Amarillo is also ground zero to the Dynamite Museum, sponsored by fun-loving local millionaire Stanley Marsh 3. Known informally as "the only museum in the world without four walls," the Dynamite Museum's primary activity involves sneaking diamond-shaped road signs into Amarillo nieghborhoods, setting them in cement and leaving them for citizens to find. If this sounds strange, it gets stranger: Signs are painted by individual artists. They carry everything from pictures of dueling pigs to dramatic passages by Shakespeare.

Folks who like their fun closer to the fender will want to visit Stanley Marsh's Cadillac Ranch west of town.

BUSHLAND

On July 3, 1908, Chicago clothing king and real estate baron William Henry Bush dedicated land for a new townsite straddling the railroad between Amarillo and Wildorado. Bush had bought the enormous Frying Pan Ranch in 1898, and he had a knack for sealing deals. He called his new town "Bush Stop."

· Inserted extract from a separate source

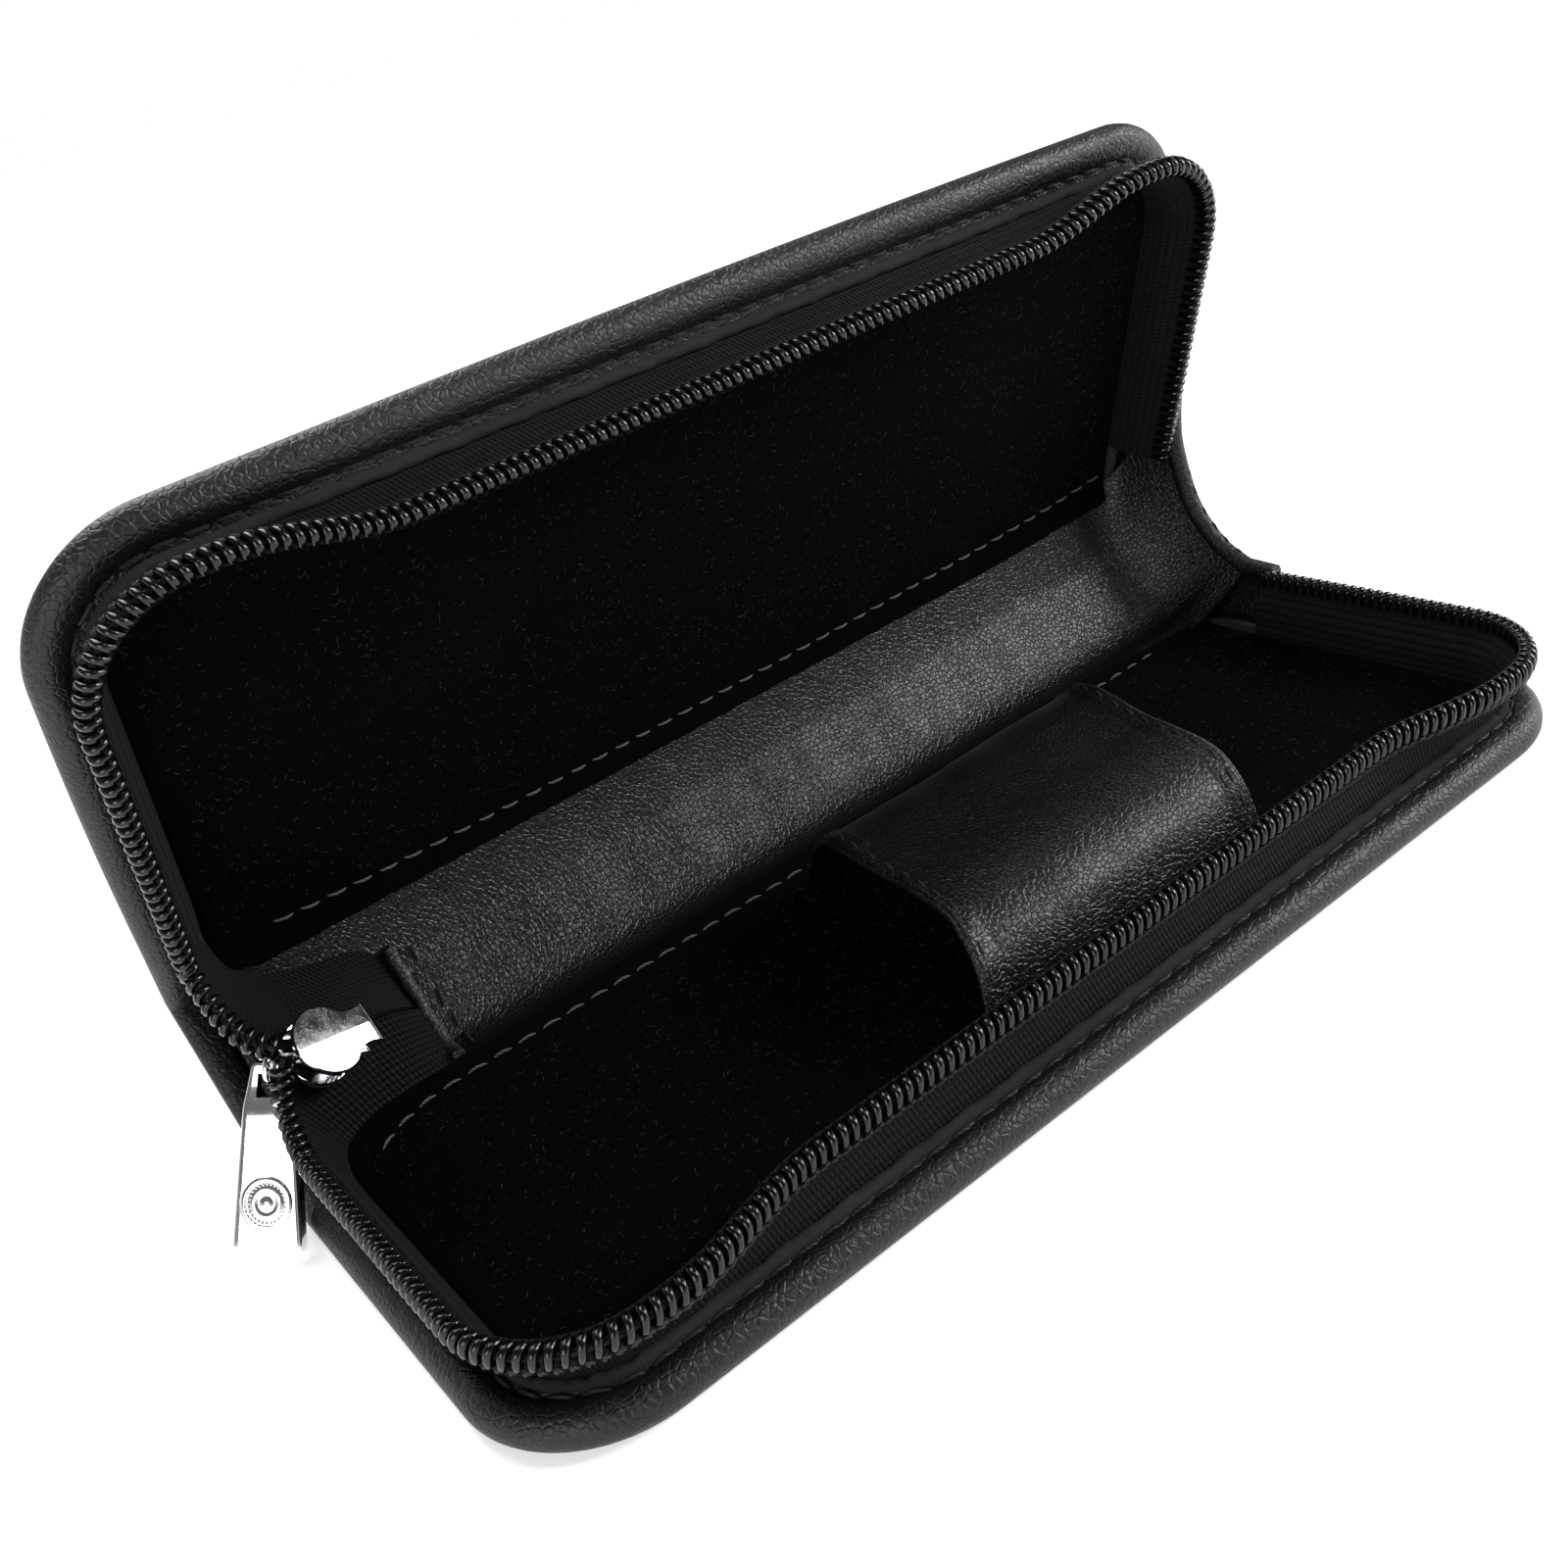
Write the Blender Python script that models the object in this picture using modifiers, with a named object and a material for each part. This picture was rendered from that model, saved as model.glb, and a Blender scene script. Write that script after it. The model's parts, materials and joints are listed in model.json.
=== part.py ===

Some years later, William's wife decided that her husband hadn't quite hit the mark. Believing "Bush Stop" too plain a name to properly represent the family, she traveled to the train station and talked the station master into repainting the east and west walls of the depot with the name "Bushland."

Bushland never did bloom into the booming farming community the Bush family envisioned. The town's population topped out in the 1950s and has remained at a rough 130 people for the past 35 years. In 1917, local residents did organize Bushland's First Baptist Church. The church conducts services to this day.

Bushland boasts one other tribute to the days of William Henry Bush. Its north-south streets remain as Mr. Bush designated them—named for his friends and family members. Simmons was the married name of his sister, Hattie. Robinson was the married name of his sister, Clarissa.